Uns escrevem pedidos a São Cosme e São Damião em cédulas, sob a forma de correntes, para que não falte dinheiro. Geralmente em notas de um real. Fartura. Outros fazem o pedido a eles e distribuem balas às crianças. Guloseimas em geral, como doces, confeitos, pirulitos, chicletes, empacotados ou não, às vezes acompanhados de brinquedinhos. Distribuem por tradição, mas se for feito um pedido a distribuição deverá ser feita por sete anos seguidos. As crianças ficam em polvorosa no dia destes santos, correndo de casa em casa atrás do “Cosme e Damião”. Chegam a perder aula para tal procura e é notável a solidariedade delas, avisando umas às outras onde está sendo distribuída a doce tradição, como formigas quando encontram açúcar. Na Bahia são muito festejados com várias tradições dentro das religiões afro-brasileiras e no catolicismo popular, como o lindoamor, o caruru-dos-meninos e o baile de São Cosme e São Damião. Neste ano distribuímos as guloseimas dos santos na Gruta do Divino Espírito Santo e Nossa Senhora do Rosário, no centro de São João del-Rei, junto à Ponte Padre Tortoriello, no final (confluência) das ruas Antônio Rocha e Antônio Josino Andrade Reis. A gruta foi enfeitada interna e externamente com bandeirinhas multicores e foi armado um altar com fundo branco sobre o qual a imagem católica tinha duas fitas atadas para os fiéis beijarem uma verde, outra rosa. Duas velas acesas em castiçais artesanais. Um pratinho de sobremesa com as ofertas à eles: guloseimas e brinquedos. Flores e ramos de coqueiro. Um cartaz com “vivas” e pedidos de proteção. A doçaria empacotada estava em balaios de vime e taquara. A criançada que a princípio era pouca, ao ouvir o espocar dos fogos de artifício 12 x 1, veio em correria de toda parte: da Caieira, Antônio Rocha, ponte, Beira da Praia, “PPP” (Praça Pedro Paulo), Morro do Zé da Luz e Matola. A cena pitoresca lembra a correição. Taóca, diriam os indígenas.

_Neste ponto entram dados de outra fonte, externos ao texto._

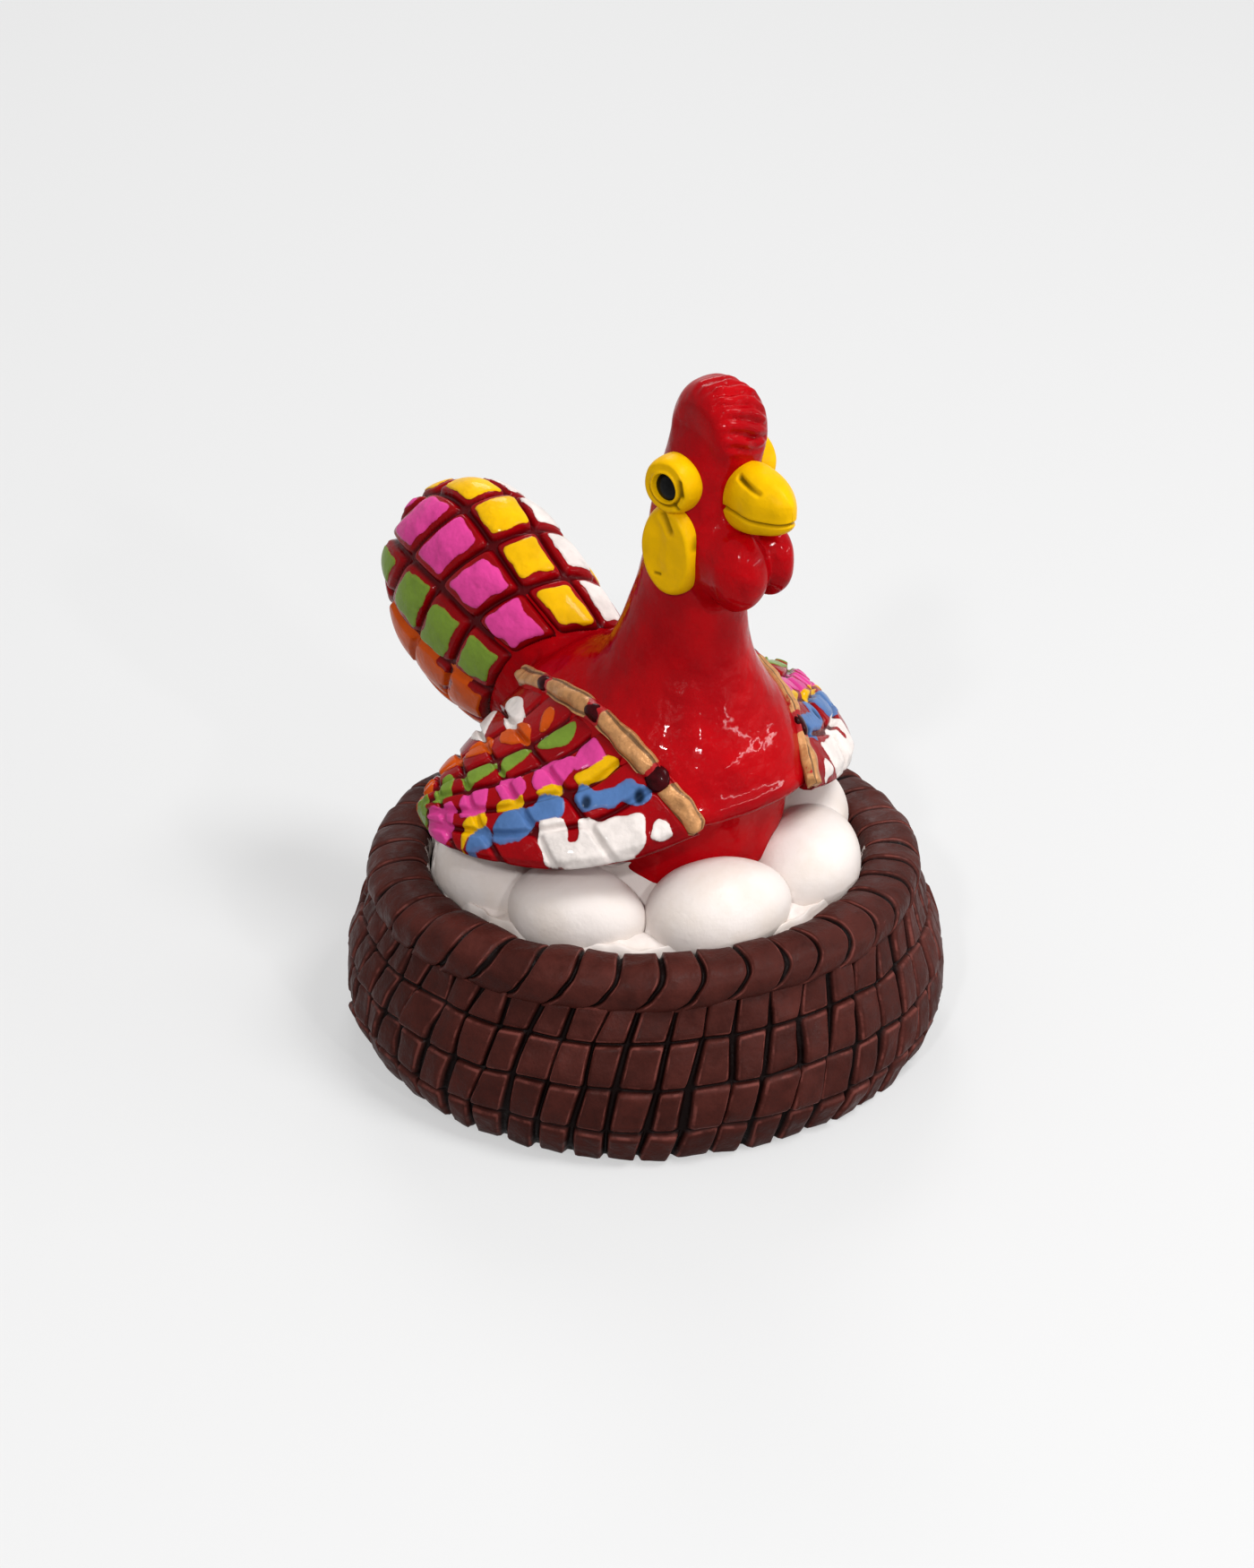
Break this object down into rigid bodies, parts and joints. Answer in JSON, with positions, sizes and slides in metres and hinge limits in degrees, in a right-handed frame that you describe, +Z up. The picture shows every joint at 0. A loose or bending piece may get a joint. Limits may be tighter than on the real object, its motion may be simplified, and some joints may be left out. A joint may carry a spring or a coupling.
{
  "type": "hen figurine",
  "caption": "Painted figurine of a hen that broods on a ring of eggs in a round stitched nest.",
  "frame": {"origin": "middle of the nest's flat base", "axes": "+Z up, the hen faces -Y, its right wing at -X"},
  "size_m": [0.06, 0.0674, 0.0713],
  "materials": {
    "hen_figurine": "cast resin painted by hand: gloss red hen with thick matt-satin feather patches in yellow, pink, green, orange, blue and white, gold bands, off-white eggs and a satin dark brown nest"
  },
  "bodies": {
    "root": {"hen_figurine": "hen_figurine"}
  },
  "joints": []
}
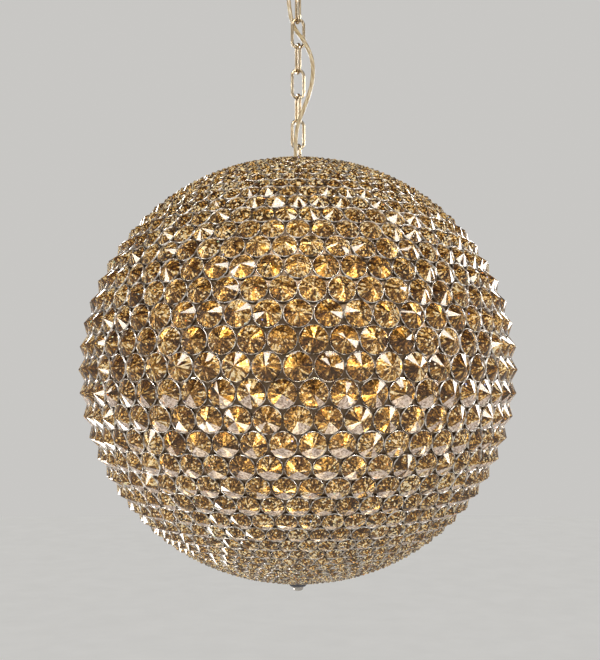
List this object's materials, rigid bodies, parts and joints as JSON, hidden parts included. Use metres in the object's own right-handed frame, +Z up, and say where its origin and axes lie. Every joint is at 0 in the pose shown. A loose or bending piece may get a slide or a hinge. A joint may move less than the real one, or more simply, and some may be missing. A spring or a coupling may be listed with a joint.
{
  "type": "pendant light",
  "caption": "Round pendant light: a globe of cone-cut amber crystals in ring bezels, hung on a gold link chain with a laced flex below a ceiling canopy.",
  "frame": {"origin": "middle of the bracket on the ceiling plane, above the canopy", "axes": "+Z up into the ceiling, -Y towards the viewer of the picture, +X to that viewer's right"},
  "size_m": [0.5152, 0.5152, 0.8214],
  "materials": {
    "polished_gold": "polished gold plate",
    "plated_steel": "zinc plated",
    "bezel_chrome": "polished",
    "amber_crystal": "cut and polished",
    "flex_sheath": "clear gold sheath",
    "bush_plastic": "moulded",
    "terminal_plastic": "moulded",
    "white_ceramic": "glazed ceramic",
    "lamp_glass": "clear capsule",
    "stem_nickel": "satin nickel"
  },
  "bodies": {
    "root": {"ceiling_bracket": "plated_steel", "threaded_nipple": "plated_steel", "bracket_nut": "plated_steel", "canopy": "polished_gold", "canopy_collar": "polished_gold", "ceiling_loop": "polished_gold", "ceiling_terminal_block": "terminal_plastic", "canopy_bush": "bush_plastic", "supply_flex": "flex_sheath"},
    "link_1": {"chain_link_1": "polished_gold"},
    "link_2": {"chain_link_2": "polished_gold"},
    "link_3": {"chain_link_3": "polished_gold"},
    "link_4": {"chain_link_4": "polished_gold"},
    "link_5": {"chain_link_5": "polished_gold"},
    "link_6": {"chain_link_6": "polished_gold"},
    "link_7": {"chain_link_7": "polished_gold"},
    "globe": {"globe_loop": "polished_gold", "top_plate": "bezel_chrome", "globe_bush": "bush_plastic", "globe_terminal_block": "terminal_plastic", "upper_frame": "bezel_chrome", "stem": "stem_nickel", "crystals_upper_1": "amber_crystal", "crystals_upper_2": "amber_crystal", "crystals_upper_3": "amber_crystal", "crystals_upper_4": "amber_crystal", "crystals_upper_5": "amber_crystal", "crystals_upper_6": "amber_crystal", "upper_hub": "stem_nickel", "upper_arms": "stem_nickel", "upper_lampholders": "white_ceramic", "upper_lamps": "lamp_glass", "middle_hub": "stem_nickel", "middle_arms": "stem_nickel", "middle_lampholders": "white_ceramic", "middle_lamps": "lamp_glass", "lower_hub": "stem_nickel", "lower_arms": "stem_nickel", "lower_lampholders": "white_ceramic", "lower_lamps": "lamp_glass"},
    "lower_globe": {"lower_frame": "bezel_chrome", "bottom_plate": "bezel_chrome", "crystals_lower_1": "amber_crystal", "crystals_lower_2": "amber_crystal", "crystals_lower_3": "amber_crystal", "crystals_lower_4": "amber_crystal", "crystals_lower_5": "amber_crystal", "crystals_lower_6": "amber_crystal"},
    "finial": {"finial_nut": "bezel_chrome", "finial_dome": "bezel_chrome"}
  },
  "joints": [
    {"name": "link_1_swing", "type": "hinge", "parent": "root", "child": "link_1", "pos_m": [0, 0, -0.079], "axis": [-0.2756, 0.9613, 0], "range_deg": [-15, 15], "deforming": ["supply_flex"]},
    {"name": "link_2_swing", "type": "hinge", "parent": "link_1", "child": "link_2", "pos_m": [0, 0, -0.1093], "axis": [0.9613, 0.2756, 0], "range_deg": [-15, 15], "deforming": ["supply_flex"]},
    {"name": "link_3_swing", "type": "hinge", "parent": "link_2", "child": "link_3", "pos_m": [0, 0, -0.1398], "axis": [-0.2756, 0.9613, 0], "range_deg": [-15, 15], "deforming": ["supply_flex"]},
    {"name": "link_4_swing", "type": "hinge", "parent": "link_3", "child": "link_4", "pos_m": [0, 0, -0.1703], "axis": [0.9613, 0.2756, 0], "range_deg": [-15, 15], "deforming": ["supply_flex"]},
    {"name": "link_5_swing", "type": "hinge", "parent": "link_4", "child": "link_5", "pos_m": [0, 0, -0.2008], "axis": [-0.2756, 0.9613, 0], "range_deg": [-15, 15], "deforming": ["supply_flex"]},
    {"name": "link_6_swing", "type": "hinge", "parent": "link_5", "child": "link_6", "pos_m": [0, 0, -0.2313], "axis": [0.9613, 0.2756, 0], "range_deg": [-15, 15], "deforming": ["supply_flex"]},
    {"name": "link_7_swing", "type": "hinge", "parent": "link_6", "child": "link_7", "pos_m": [0, 0, -0.2618], "axis": [-0.2756, 0.9613, 0], "range_deg": [-15, 15], "deforming": ["supply_flex"]},
    {"name": "globe_swing", "type": "hinge", "parent": "link_7", "child": "globe", "pos_m": [0, 0, -0.2923], "axis": [0.9613, 0.2756, 0], "range_deg": [-15, 15], "deforming": ["supply_flex"]},
    {"name": "lower_globe_drop", "type": "slide", "parent": "globe", "child": "lower_globe", "axis": [0, 0, -1], "range_m": [0, 0.28]},
    {"name": "finial_turn", "type": "hinge", "parent": "lower_globe", "child": "finial", "pos_m": [0, 0, -0.8127], "axis": [0, 0, 1], "continuous": true}
  ]
}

Fizeram fila. Que alegria óbvia em seus rostos ao abrir o humilde pacotinho. Analisam as variedades. Comparam: “você ganhou dessa bala?” ; “olha só o que tem no meu...” . E vão saindo à caça de mais “Cosme e Damião” noutras paragens.
Referências Bibliográficas - CASCUDO, Luís da Câmara. Dicionário do Folclore Brasileiro. Rio de Janeiro: Ediouro, [s.d]. - RAMOS, Arthur. O Negro Brasileiro: etnografia religiosa e psicanálise. Rio de Janeiro: Civilização Brasileira, 1934.